Anyway, back to the walk. It started through the dreaded wheat fields and was followed by a mad dash across a highway of death. But after that, a lot of the paths were either paved or well-maintained. We had the usually rocky paths, overgrown paths, tipsy paths, and another encounter or two with a highway of death, but they were usually short.

This is what everyone at the B&B told us: You'll have an easy day; it's nine miles, all downhill.

Hah! But I'm jumping ahead of the story.

The first easy path was a narrow, paved country road. Whenever a car came by, Tom and I flattened ourselves against the hedges. Whenever a car met another car coming in the opposite direction, one of them would have to back up until the other could get by. There weren't a whole lot of opportunities for passing. The lane was also a bridle path, heavily attested to by the horse manure in the middle of the road.

Here's today's puzzler. A car passed us. Minutes later two horses and their riders came toward us. As we walked along, we realized there was no way they could have passed each other. None. Someone would have had to back up quite a way, and it wasn't the car.
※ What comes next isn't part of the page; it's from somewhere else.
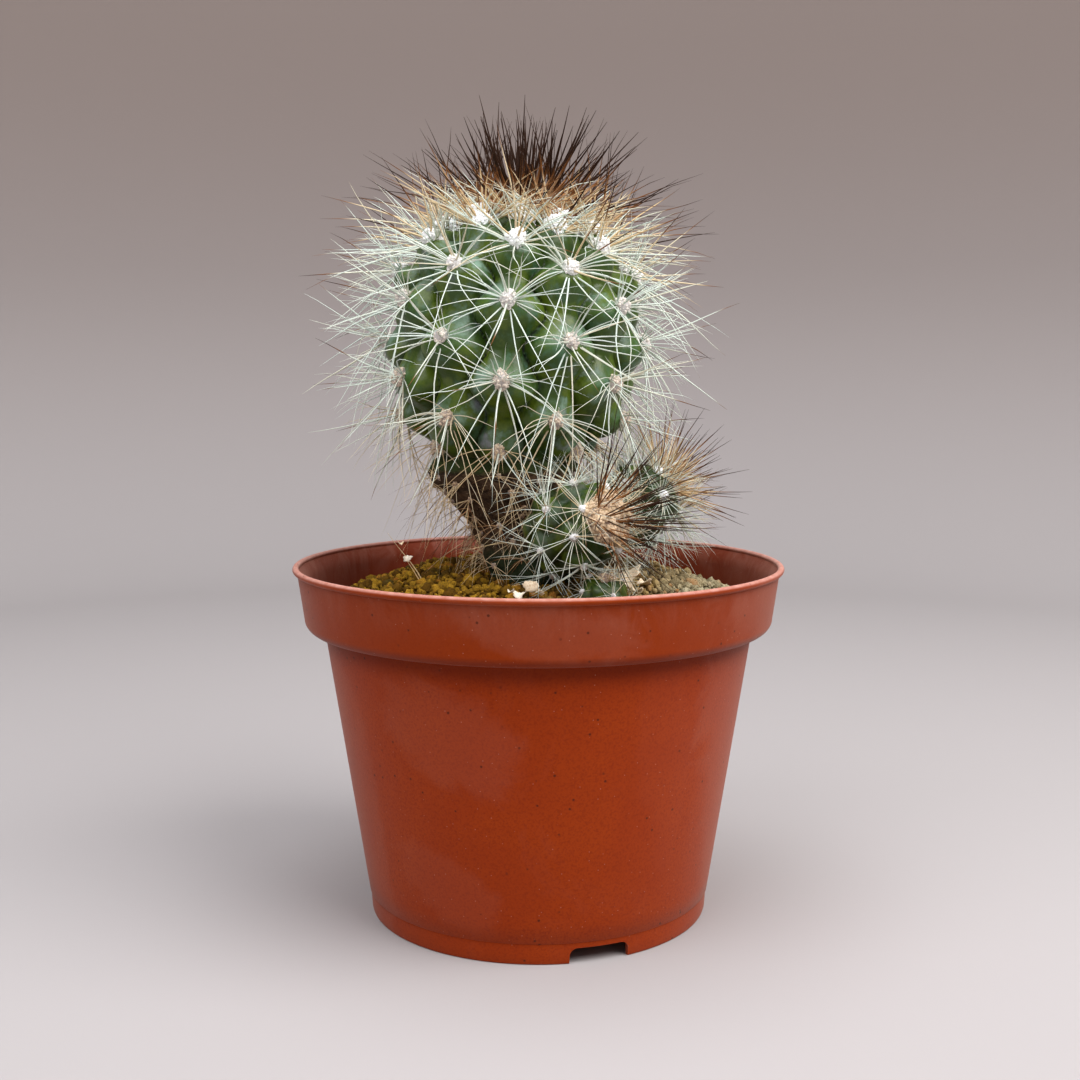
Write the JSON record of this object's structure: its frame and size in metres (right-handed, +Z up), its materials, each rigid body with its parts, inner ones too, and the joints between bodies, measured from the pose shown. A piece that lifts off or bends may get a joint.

Much later we found out why there were so many cars going in the same direction we were. There was a "Special Plants" garden sale going on. That was the name of the place: Special Plants. We had to go in. I took some pictures of the odder plants before I felt self-conscious and stopped. I wanted to take a picture of everything!

We came to a path with a panoramic view and a bench (hallelujah). But there were two women already on the bench. Oh, please, they said, take the bench, we were leaving anyway. But, of course, we started to talk. One of the women was a retired schoolteacher. She said the first day of the next school year after she retired, she walked up to the bench, looked at her watch, and said, now the children are doing their maths, and I'm not. She grinned. Her friend grinned. They both looked as if they were relishing their walk, even though at least one of them had done it many times. That's the way to live life.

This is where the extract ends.